IC article1 Sep 2016 19:50
This is what will be in tomorrow's mag:
Half full
Punch recovering
Pub group Punch Taverns appears to have defied initial Brexit gloom with average profits per pub rising 4 per cent. New management recently allowed its publicans, the majority of whom have historically operated under the so-called beer tie, to opt for a new model – the retail contract option. This involves Punch retaining the sales and cost of sales, but paying publicans a percentage to remunerate staff with. Another key development is the hefty £225m reduction (16 per cent) in net debt, which has brought the net debt/cash profits ratio down to 6.6 times – down from 7.2 times last August.
Also:
In spite of some doom and gloom about post-Brexit Britain, it doesn’t seem our appetitie for going to the pub has been dampened.

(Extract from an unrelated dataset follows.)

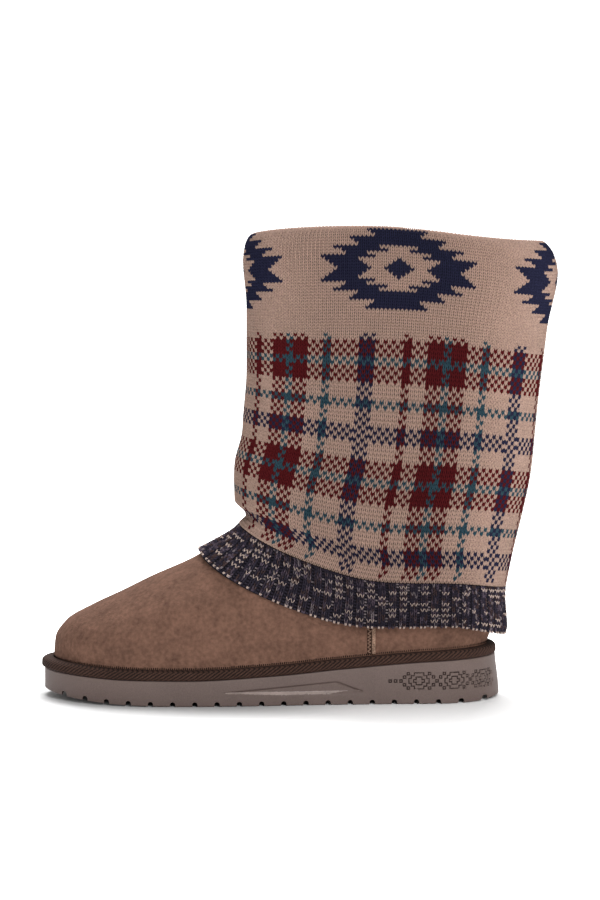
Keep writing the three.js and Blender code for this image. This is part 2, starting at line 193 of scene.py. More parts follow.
@dataclass
class BootForm:
    """The sole's and the skin's shapes, worked out from named sizes and the two tables."""

    sole_length: float = 272.0
    heel_reach: float = 28.9
    ball_half_width: float = 51.0
    leg_height: float = 256.0
    clearance: float = 0.3
    forefoot_thickness: float = 15.0
    heel_rise: float = 11.3
    toe_spring: float = 4.6
    heel_bevel: float = 1.5
    heel_round: float = 38.0
    toe_round: float = 66.0
    upper_wall: float = 2.5
    knit_wall: float = 2.8
    hem_standoff: float = 4.2
    slouch: float = 8.0
    crease_depth: float = 1.5
    collar_bulge: float = 2.8
    roll_height: float = 6.4
    top_draw: float = 4.2
    top_round: float = 12.0
    sole: dict[str, SmoothColumn] = field(init=False)
    rows: dict[str, SmoothColumn] = field(init=False)

    def __post_init__(self) -> None:
        """Makes a smooth curve of each column of the two tables."""
        along = [section.along for section in SOLE_SECTIONS]
        names = ("lateral", "medial", "rise", "lift", "bottom", "bevel")
        self.sole = {n: SmoothColumn(along, [getattr(s, n) for s in SOLE_SECTIONS]) for n in names}
        names = ("front", "front_up", "back", "back_up", "width", "oval", "sag", "follow")
        count = range(len(SKIN_ROWS))
        self.rows = {n: SmoothColumn(count, [getattr(r, n) for r in SKIN_ROWS]) for n in names}

    def share_along(self, x: Array) -> Array:
        """Returns the share of the sole's length at a place along X."""
        return (x + self.heel_reach) / self.sole_length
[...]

Pub group Punch Taverns (PUB) has seen the average profit per pub rise 4 per cent, doubly encouraging given recently-installed management there overhauled the way the group operates. It allowed its publicans, the majority of whom have operated under the so-called beer tie, to opt for a new model. This is called the retail contract option, which is where Punch retains the sales and cost of sales but pays the publican a percentage of this which is used to remunerate staff. A total of 177 pubs have opted to run under this model, with 97 of these already doing so or close to converting. Another key development is the hefty £225m reduction (16 per cent) in net debt, which has brought the net debt/cash profits ratio down to 6.6 times - down from 7.2 times last August. And it has announced an additional £83m of property and land sales on top of those it had previously announced.